Keita walked out onstage alone, dressed in a silver-grey robe and white skullcap, to rapturous applause. He knelt, and then, picking up his guitar, accompanied himself in one of his gentle, lyrical songs. Keita has one of the greatest voices in Africa – soft in its lower registers, but with tough desert grit when he sings out. Next he was joined by Makan Tounkara on ngoni, the simple desert lute that looks alarmingly like a cricket bat. Then his six-piece acoustic ensemble added the kamalengoni harp, guitars, and a booming overturned calabash as percussion.

From the moment he entered, he transfixed the audience, working long instrumental sections into his songs and drawing listeners into a trance-like state. As the rolling rhythms kicked in, a guy in a pork-pie hat in the front row got up and stood on his seat to dance. Before anyone officious could tell him to sit down, scores of people were up and dancing, entranced by the mellifluous lines and fluid rhythms. This was democracy in action.

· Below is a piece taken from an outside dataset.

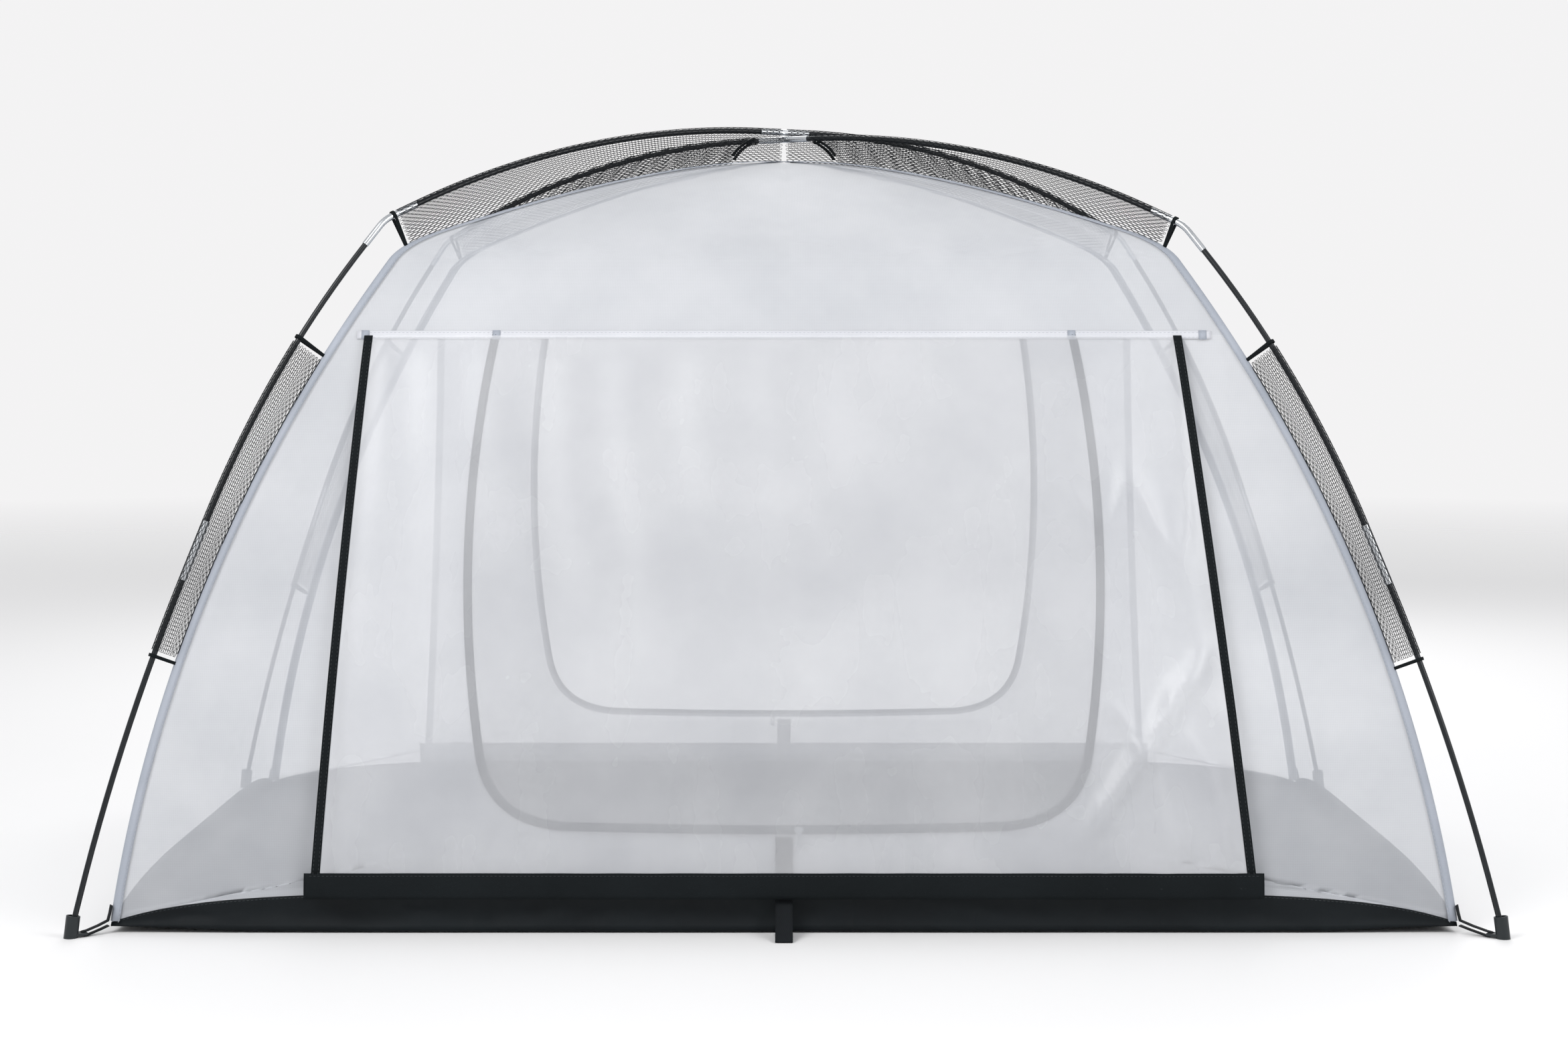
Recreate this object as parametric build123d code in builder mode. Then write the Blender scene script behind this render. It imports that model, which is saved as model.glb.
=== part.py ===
"""Low dome net tent: two crossed sectional arch poles carry a sheer tent by mesh sleeves.

Units are millimetres, +Z is up and the origin is on the ground under the apex. +X is to the
right seen from the front, so the front door faces -Y.
"""
from build123d import *
from collections import namedtuple
from math import cos, hypot, radians, sin
import os

os.makedirs("parts", exist_ok=True)

# Tent body
HALF_WIDTH = 1000.0
HALF_DEPTH = 650.0
DIAGONAL = hypot(HALF_WIDTH, HALF_DEPTH)
APEX = 1175.0
CLOTH = 2.0
SEAM_HEIGHT = 885.0

# Wall curve: share of the wall's reach from the centre, and height
WALL_PULL = (0.925, 540.0)
SHOULDER_LOW = (0.612, 1000.0)
SHOULDER_PULL = (0.595, 1025.0)
SHOULDER_HIGH = (0.54, 1046.0)
ROOF_PULL = 0.20

# Floor tub
TUB_HEIGHT = 58.0
TUB_CORNER = 16.0
TUB_RISE = 430.0
FLOOR = 2.0

# Poles
ROD_R = 4.25
ROD_BORE_R = 2.5
FERRULE_R = 5.2
FERRULE_BORE_R = 4.3
FERRULE = 95.0
ROD_GAP = 3.0
UPPER_POLE_HEIGHT = 1225.0
LOWER_POLE_HEIGHT = 1213.0
ROOF_ROD = 655.0
UPPER_ROOF_FLEX = 24.5
LOWER_ROOF_FLEX = 24.0
ELBOW_INNER = 45.0
ELBOW_OUTER = 38.0
ELBOW_R = 62.0
ELBOW_BEND = 25.0
MIDDLE_ROD = 495.0
MIDDLE_FLEX = 16.5
LOWER_ROD = 490.0
LOWER_FLEX = 8.5
TOE_CLEAR = 12.0
CORD_R = 1.2
KNOT_R = 2.9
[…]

Respectfully deferring to age, the Nigerian drummer Tony Allen, aged 67, was last on. He is a rebel by his 16-year association with one of Africa’s most defiant, irrepressible and iconic musical figures, Fela Kuti. Together Allen and Kuti created afrobeat, one of Africa’s most enduring musical styles. Yet, however brilliant, a kit drummer does not lead a band, and neither does a guy with a trumpet, white trainers and T-shirt (Nicolas Giraud), who was doing most of the work in Allen’s five-piece group. The music made me long for Fela, his larger-than-life persona and his powerful horn section. This seemed slim and one-dimensional after the transcendental mastery of Salif Keita.